Building an interesting pen collection without breaking the bank

Yesterday I was talking to one of my work colleagues, and this hobby of mine came up. He is not a fountain pen user, and he, like most normal people, thinks it’s crazy how much I’ll merrily spend on a single pen. His favourite and most luxurious rollerballs are £4. I was waving around a £2,000 Onoto Spitfire, and had just published an interview with a designer who said (with a straight face) that a €2,500 pen is ‘democratic luxury’ and ‘not expensive’ if you only buy one. It’s truly a different world.

It got me thinking about a lot of the ‘recommend me a pen’ emails I get from readers, the stuff I see being bought and sold on Facebook, even the comments you’ve been leaving on my Fountain Pen Day giveaway survey.

The truth is this: of course ‘normal’ people won’t spend hundreds of pounds on a single pen. But even most pen addicts (the kind who read blogs about fountain pens) can’t or won’t do so either.

When Instagram is filled with jaw-dropping arco, it’s easy to forget that most people naturally hesitate about clicking ‘buy’ on a £90 pen. They’re afraid that it’s a crazy thing to do.

It is, of course.

Bloggers like me might casually describe a £100 or £150 pen as affordable, entry-level or being good value. Our sense of price has been so skewed by buying and handling pens priced ten times that. But for a lot of people — quite possibly you included — £150 is likely the absolute upper price limit, and any purchase at that level needs serious consideration. It’s birthday or Christmas territory.

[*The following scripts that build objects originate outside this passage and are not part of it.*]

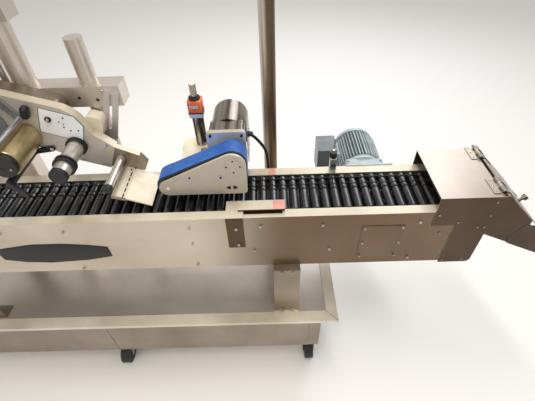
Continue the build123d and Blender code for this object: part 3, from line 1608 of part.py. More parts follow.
# Stand: box arm on a rod and a square column, with the upper arm on its posts
with BuildPart() as head_stand:
    with BuildSketch(Plane.YZ.offset(arm_left_x)):
        with Locations((arm_mid_y, arm_bottom_z + arm_side / 2)):
            Rectangle(arm_side, arm_side)
    extrude(amount=arm_right_x - arm_left_x)
    with BuildSketch(Plane.XY.offset(tray_z)):
        with Locations((rod_x, arm_mid_y)):
            Circle(rod_dia / 2)
    extrude(amount=rod_top_z - tray_z)
    with BuildSketch(Plane.XY.offset(tray_z)):
        with Locations((stand_column_x, arm_mid_y)):
            RectangleRounded(stand_column_side, stand_column_side, 5)
    extrude(amount=arm_bottom_z - tray_z)
    with BuildSketch(Plane.XY.offset(tray_z)):
        with Locations((rod_x, arm_mid_y), (stand_column_x, arm_mid_y)):
            Circle(post_foot_dia / 2)
    extrude(amount=post_foot_thick)
    with BuildSketch(Plane.XY.offset(arm_bottom_z + arm_side)):
        with Locations((left_post_x, arm_mid_y)):
            Circle(left_post_dia / 2)
        with Locations((screw_rod_x, arm_mid_y)):
            Circle(screw_rod_dia / 2)
    extrude(amount=upper_arm_bottom_z - arm_bottom_z - arm_side)
    with BuildSketch(Plane.YZ.offset(upper_arm_left_x)):
        with Locations((arm_mid_y, upper_arm_bottom_z + upper_arm_side / 2)):
            Rectangle(left_post_dia, upper_arm_side)
    extrude(amount=upper_arm_right_x - upper_arm_left_x)
    with BuildSketch(at_y(arm_mid_y)):
        with Locations((unwind_x, upper_arm_bottom_z + upper_arm_side / 2)):
            Circle(reel_axle_dia / 2)
    extrude(amount=arm_mid_y - reel_near_y - reel_axle_inset)
head_stand.part.label = "head_stand"
export_step(head_stand.part, "parts/head_stand.step")

# Label reels: core between two flanges
with BuildPart() as unwind_reel:
    for start, dia, length in (
        (reel_near_y, unwind_flange_dia, reel_flange_thick),
        (reel_near_y, unwind_core_dia, reel_far_y - reel_near_y),
        (reel_far_y - reel_flange_thick, unwind_flange_dia, reel_flange_thick),
    ):
        with BuildSketch(at_y(start + length)):
            with Locations((unwind_x, upper_arm_bottom_z + upper_arm_side / 2)):
                Circle(dia / 2)
        extrude(amount=length)
    with BuildSketch(at_y(reel_far_y)):
        with Locations((unwind_x, upper_arm_bottom_z + upper_arm_side / 2)):
            Circle(reel_axle_dia / 2 + shaft_fit)
    extrude(amount=reel_far_y - reel_near_y - reel_axle_inset + running_gap, mode=Mode.SUBTRACT)
unwind_reel.part.label = "unwind_reel"
export_step(unwind_reel.part, "parts/unwind_reel.step")

with BuildPart() as rewind_reel:
    for start, dia, length in (
        (roller_near_y, rewind_flange_dia, reel_flange_thick),
        (roller_near_y, rewind_core_dia, roller_far_y - roller_near_y),
        (roller_far_y - reel_flange_thick, rewind_flange_dia, reel_flange_thick),
    ):
        with BuildSketch(head_plane(start + length)):
            with Locations((rewind_u, rewind_v)):
                Circle(dia / 2)
        extrude(amount=length)
    with BuildSketch(head_plane(roller_far_y)):
        with Locations((rewind_u, rewind_v)):
            Circle(head_axle_dia / 2 + shaft_fit)
    extrude(amount=axle_reach, mode=Mode.SUBTRACT)
rewind_reel.part.label = "rewind_reel"
export_step(rewind_reel.part, "parts/rewind_reel.step")

# Lead of the press motor: from the side of the motor cover down to the tray behind the conveyor
lead_start_x = gearmotor_x + motor_hood_width / 2
lead_bend_x = lead_start_x + lead_first_run * (1 + math.cos(math.pi / 6))
lead_bend_z = lead_start_z - lead_first_run / 2
lead_fall_x = lead_bend_x + lead_first_run / 2
lead_fall_z = lead_bend_z - lead_first_run * math.cos(math.pi / 6)
lead_middle_z = lead_fall_z - lead_short_drop - lead_middle_drop
lead_long_drop = (lead_middle_z - tray_z) / 3
lead_points = [
    (lead_start_x, lead_y, lead_start_z),
    (lead_start_x + lead_first_run, lead_y, lead_start_z),
    (lead_bend_x, lead_y, lead_bend_z),
    (lead_fall_x, lead_y, lead_fall_z),
    (lead_fall_x, lead_y, lead_fall_z - lead_short_drop),
    (lead_fall_x + lead_sway, lead_y, lead_middle_z),
    (lead_fall_x, lead_y, lead_middle_z - lead_long_drop),
    (lead_fall_x + lead_sway, lead_y, tray_z + lead_long_drop),
    (lead_fall_x + lead_sway, lead_y, tray_z),
]
lead_radii = []
for before, here, after in zip(lead_points, lead_points[1:], lead_points[2:]):
    run_in = Vector(*here) - Vector(*before)
    run_out = Vector(*after) - Vector(*here)
    half_turn = math.radians(run_in.get_angle(run_out)) / 2
    lead_radii.append(0.45 * min(run_in.length, run_out.length) / math.tan(half_turn))
print("lead bend radii", [round(radius, 1) for radius in lead_radii])
with BuildPart() as motor_lead:
    with BuildLine() as lead_line:
        FilletPolyline(*lead_points, radius=lead_radii)
    with BuildSketch(Plane(origin=lead_points[0], z_dir=(1, 0, 0))):
        Circle(lead_dia / 2)
    sweep(path=lead_line.wires()[0])
motor_lead.part.label = "motor_lead"
export_step(motor_lead.part, "parts/motor_lead.step")
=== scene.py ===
import math

import bpy
from mathutils import Euler, Matrix, Vector


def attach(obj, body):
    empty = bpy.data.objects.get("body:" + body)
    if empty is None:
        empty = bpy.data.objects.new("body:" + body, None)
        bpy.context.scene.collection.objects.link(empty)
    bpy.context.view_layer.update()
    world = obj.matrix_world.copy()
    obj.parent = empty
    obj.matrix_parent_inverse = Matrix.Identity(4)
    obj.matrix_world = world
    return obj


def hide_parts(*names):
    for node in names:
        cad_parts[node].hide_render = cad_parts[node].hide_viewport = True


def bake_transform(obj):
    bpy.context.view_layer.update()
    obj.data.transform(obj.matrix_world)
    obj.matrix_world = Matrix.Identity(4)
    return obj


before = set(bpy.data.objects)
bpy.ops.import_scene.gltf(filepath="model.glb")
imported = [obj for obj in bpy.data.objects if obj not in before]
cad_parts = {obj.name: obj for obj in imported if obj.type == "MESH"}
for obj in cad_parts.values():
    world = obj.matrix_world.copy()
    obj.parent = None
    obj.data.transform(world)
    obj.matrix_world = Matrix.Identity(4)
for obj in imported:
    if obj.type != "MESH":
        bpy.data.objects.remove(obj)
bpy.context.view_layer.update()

MM = 0.001

# Places on the machine in millimetres: X to the right, Y to the rear, Z up, u and v on the label head
side_y = -240                  # front face of the conveyor side
hood_y = -242                  # front face of the hood
roller_count, roller_pitch = 55, 25.4
first_roller_x = -665.6
roller_z = 711                 # axes of the carrying rollers
press_y = -181                 # front face of the press plate
belt_y = -126                  # rear edge of the press belt
drive_x, drive_z = 187, 826.5  # cap over the drive roller of the press belt
column_x, column_y = 98, -38   # axis of the column with the indicator and the height knob
counter_z = 904.8              # middle of the counter of the indicator
head_y = -90                   # front face of the label head plate
axle_y = -91                   # where the rollers of the label head begin
knob_u, knob_v = -137, 106     # adjusting knob
drum_u, drum_v = -187, 47      # knurled drum
ringed_u, ringed_v = -78, 49   # ringed roller
plain_u, plain_v = 23.5, 38    # plain roller
motor_x, motor_z = 528.2, 653.93   # axis of the chain motor
pole_x, pole_y = 271, 55       # operator pole
arm_y = -33                    # front face of the box arm of the stand
leg_y = -261                   # front face of the conveyor legs
lead_y = -8                    # the motor lead hangs in this plane


# Colours and materials
def linear(hex_colour):
    """sRGB hex colour as linear RGBA."""
    channels = []
    for start in (0, 2, 4):
        value = int(hex_colour[start:start + 2], 16) / 255
        channels.append(value / 12.92 if value <= 0.04045 else ((value + 0.055) / 1.055) ** 2.4)
    return (*channels, 1.0)


def add_node(tree, kind, inputs=None, **settings):
    """Adds one shader node, sets its properties and sets or links its inputs."""
    made = tree.nodes.new(kind)
    for name, value in settings.items():
        setattr(made, name, value)
    for name, value in (inputs or {}).items():
        if isinstance(value, bpy.types.NodeSocket):
            tree.links.new(value, made.inputs[name])
        else:
            made.inputs[name].default_value = value
    return made


def finish_of(name, colour, metallic, roughness, slot=None, **surface):
    """New material with one shader: its tree, its shader and the object's coordinates."""
    material = bpy.data.materials.new(name)
    material.use_nodes = True
    tree = material.node_tree
    shader = tree.nodes["Principled BSDF"]
    shader.inputs["Base Color"].default_value = linear(colour)
    shader.inputs["Metallic"].default_value = metallic
    shader.inputs["Roughness"].default_value = roughness
    for key, value in surface.items():
        shader.inputs[key.replace("_", " ")].default_value = value
    place = add_node(tree, "ShaderNodeTexCoord").outputs["Object"]
    return material, tree, shader, place


def mottled(tree, place, scale, low, high, stretch=(1, 1, 1)):
    """Colour that wanders between two tones, with spots of about 1/scale metres."""
    mapped = add_node(tree, "ShaderNodeMapping", {"Vector": place, "Scale": stretch}).outputs["Vector"]
    noise = add_node(tree, "ShaderNodeTexNoise", {"Vector": mapped, "Scale": scale, "Detail": 4.0})
    ramp = add_node(tree, "ShaderNodeValToRGB", {"Fac": noise.outputs["Fac"]})
    ramp.color_ramp.elements[0].position = 0.35
    ramp.color_ramp.elements[1].position = 0.65
    ramp.color_ramp.elements[0].color = linear(low)
    ramp.color_ramp.elements[1].color = linear(high)
    return ramp.outputs["Color"], noise.outputs["Fac"]


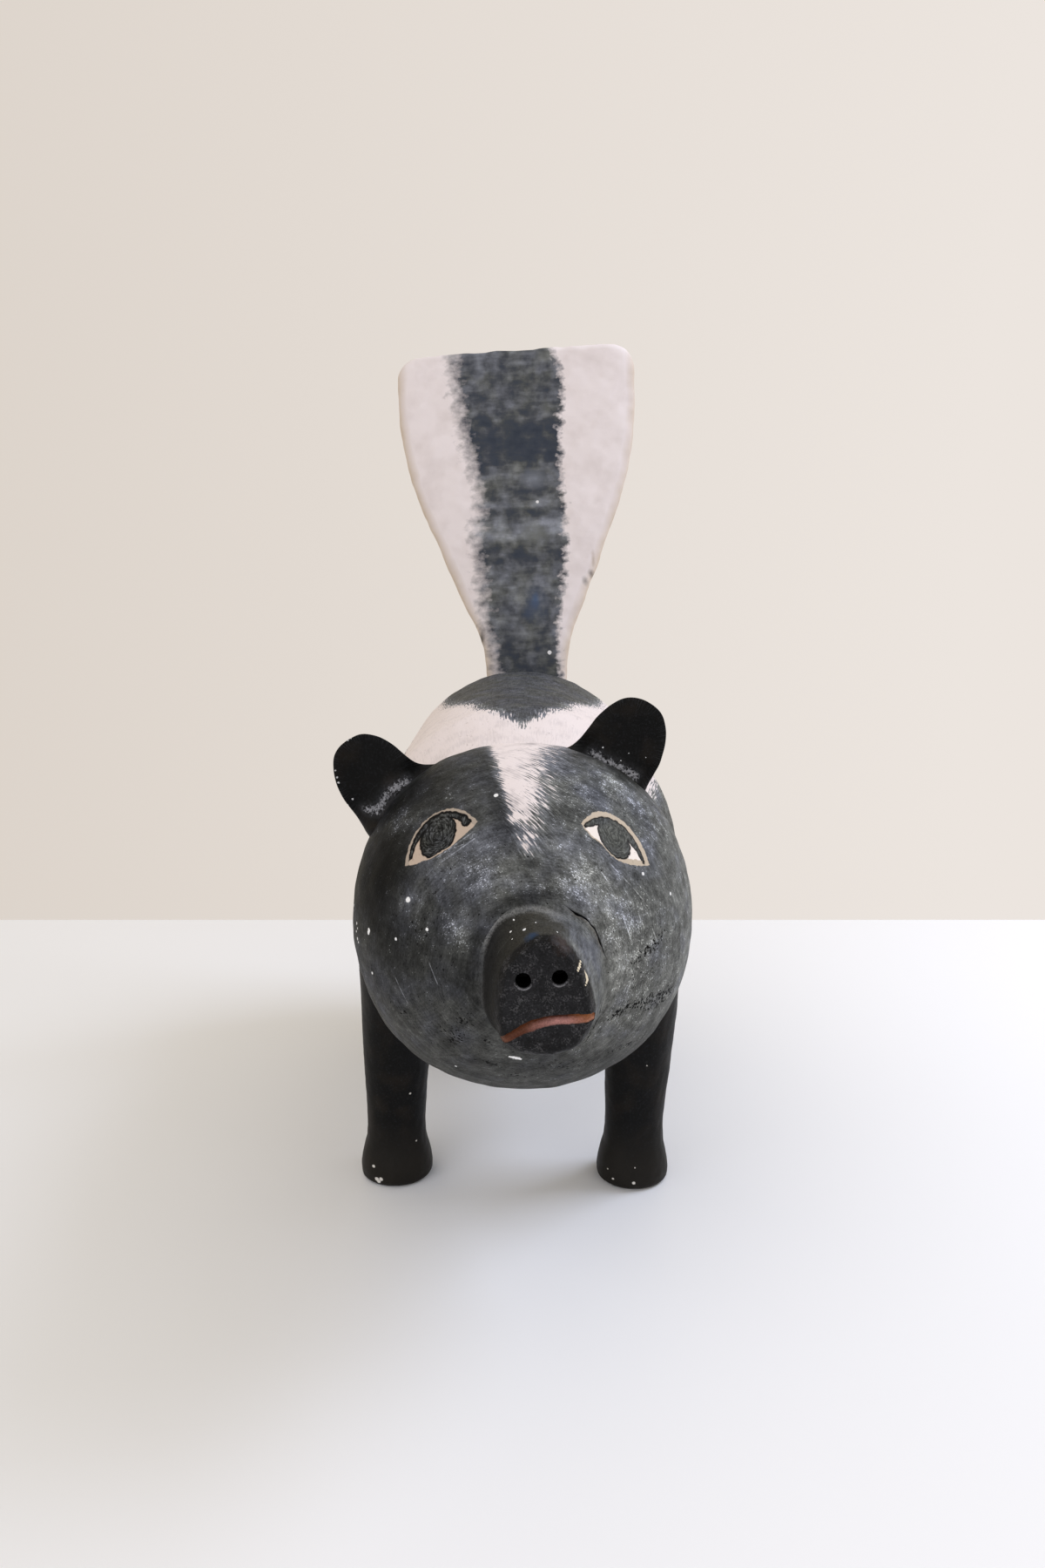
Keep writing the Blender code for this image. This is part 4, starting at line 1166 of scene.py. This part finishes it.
def muzzleSide(add, place, colour, rough, speckle):
    # dark umber over the muzzle's side, partly painted shade that is deepest on the skunk's right, away
    # from the light, and the pale worn ring round its root
    side, ring, ringEnds = parts(add, "side")
    dark = add("MapRange", add("Math MULTIPLY_ADD", rough, 0.8, side), 0.70, 1.30, 0.0, 0.9)
    deep = add("MapRange", add("SeparateXYZ", place).outputs["X"], -12.0, 4.0, 1.0, 0.0)
    umberAndShade = add("Mix RGBA", deep, muzzlePaint["umberAndShade"], muzzlePaint["umberDeepShade"])
    umberAndShade = add("VectorMath SCALE", umberAndShade, add("MapRange", speckle, 0.35, 0.7, 0.6, 1.7))
    ring = add("Math MULTIPLY_ADD", rough, -1.8, add("Math ABSOLUTE", ring))
    ring = add("MapRange", ring, -0.9, 0.7, 1.0, 0.0)
    for limit in (ringEnds, add("MapRange", speckle, 0.38, 0.60, 0.15, 0.85)):
        ring = add("Math MULTIPLY", ring, limit)
    for mask, tone in ((dark, umberAndShade), (ring, muzzlePaint["ring"])):
        colour = add("Mix RGBA", mask, colour, tone)
    return colour


def muzzleTip(add, place, colour, rough, speckle):
    # satin black, worn in fine flecks and darker at its foot and rim, with two painted reflections on its
    # top edge, and its mask
    zone = add("Attribute zone").outputs["Fac"]
    tip = add("Math MULTIPLY_ADD", rough, 0.35, zone)
    tip = add("MapRange", tip, *muzzlePaint["tipEnd"], 1.0, 0.0)
    worn = add("MapRange", add("TexNoise", place, 0.33, 4.0, 0.65), 0.35, 0.75, 0.65, 1.6)
    low = add("SeparateXYZ", place).outputs["Z"]
    for value, *limits in ((speckle, 0.35, 0.75, 0.55, 1.9), (zone, 0.92, 1.25, 1.0, 0.55),
                           (low, -20.0, -12.0, 0.62, 1.0)):
        worn = add("Math MULTIPLY", worn, add("MapRange", value, *limits))
    black = add("VectorMath SCALE", muzzlePaint["tip"], worn)
    flecks = add("Math MULTIPLY_ADD", add("TexNoise", place, 0.25, 2.0), 0.7, speckle)
    flecks = add("MapRange", flecks, 0.90, 1.10, 0.0, 0.55)
    black = add("Mix RGBA", flecks, black, muzzlePaint["tipFleck"])
    colour = add("Mix RGBA", tip, colour, black)
    # painted reflections: a blue and a brown glint on the tip's top edge
    for middle, radius, code in muzzlePaint["smearsAndReflections"]:
        off = add("VectorMath DISTANCE", place, middle)
        off = add("Math MULTIPLY_ADD", rough, radius, off)
        mask = add("MapRange", off, radius * 0.6, radius * 1.7, 0.7, 0.0)
        colour = add("Mix RGBA", mask, colour, code)
    return colour, tip


def paintedMouth(add, colour, rough, speckle):
    # pink in the groove as painted light on its lower wall, a dark painted shade along its upper edge,
    # and browner towards both ends
    groove, above, along = parts(add, "mouth")
    mouth = muzzlePaint["mouthInside"]
    above = add("Math MULTIPLY_ADD", rough, 1.2, above)
    for value, limits, code in (
        (above, (-0.5, 1.5), "mouthShadedEdge"),
        (along, (0.05, 0.30, 0.8, 0.0), "mouthNear"),
        (along, (0.44, 0.80, 0.0, 0.9), "mouthFar"),
    ):
        mouth = add("Mix RGBA", add("MapRange", value, *limits), mouth, muzzlePaint[code])
    mouth = add("VectorMath SCALE", mouth, add("MapRange", speckle, 0.35, 0.7, 0.75, 1.3))
    return add("Mix RGBA", add("MapRange", groove, 0.92, 1.12, 1.0, 0.0), colour, mouth)


def paintedMuzzle(add, place):
    # the head's paint runs on over the collar, and the tip is dipped in satin black
    colour, height = headLayers(add, place)
    rough, speckle = add("TexNoise", place, 0.8, 3.0), add("TexNoise", place, 1.5, 3.0, 0.7)
    colour = muzzleSide(add, place, colour, rough, speckle)
    colour, tip = muzzleTip(add, place, colour, rough, speckle)
    colour = paintedMouth(add, colour, rough, speckle)
    beside, lower, hole = parts(add, "nostril")
    rim = add("Math ABSOLUTE", add("Math SUBTRACT", beside, 0.2))
    rim = add("MapRange", rim, 0.12, 0.5, 0.9, 0.0)
    lower = add("Math MULTIPLY_ADD", speckle, 3.0, lower)
    rim = add("Math MULTIPLY", rim, add("MapRange", lower, 1.7, 2.7))
    crack, across, ends = parts(add, "crack")
    lip = add("Math ABSOLUTE", add("Math ADD", across, 0.65))
    lip = add("Math MULTIPLY", add("MapRange", lip, 0.05, 0.35, 0.4, 0.0), ends)
    hole, crack = add("MapRange", hole, 0.02, 0.15), add("MapRange", crack, 0.0, 0.35)
    # the crack is painted black as the shade inside it
    for mask, code in ((rim, "rim"), (hole, "hole"), (lip, "lip"), (crack, "hole")):
        colour = add("Mix RGBA", mask, colour, muzzlePaint[code])
    colour = splashed(add, place, colour, muzzleSplashes, whitePaint["drip"])
    colour = splashed(add, place, colour, muzzleChips, muzzlePaint["chip"])
    roughness = add("MapRange", tip, 0.0, 1.0, blackPaint["roughness"], muzzlePaint["tipRoughness"])
    return colour, roughness, blackPaint["specular"], height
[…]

I was in this mindset myself just a few years ago.

That’s not to say folks in this position don’t want to build a collection or selection of pens over time. Having that variety of pens to meet different needs and moods, to carry different inks, is one of the joys of the hobby. But each pen in that collection will be under that price limit, and has to pull its weight.

So my mind naturally turned to what I’d do myself were I to be in that situation again. What pens would I carefully hand-pick?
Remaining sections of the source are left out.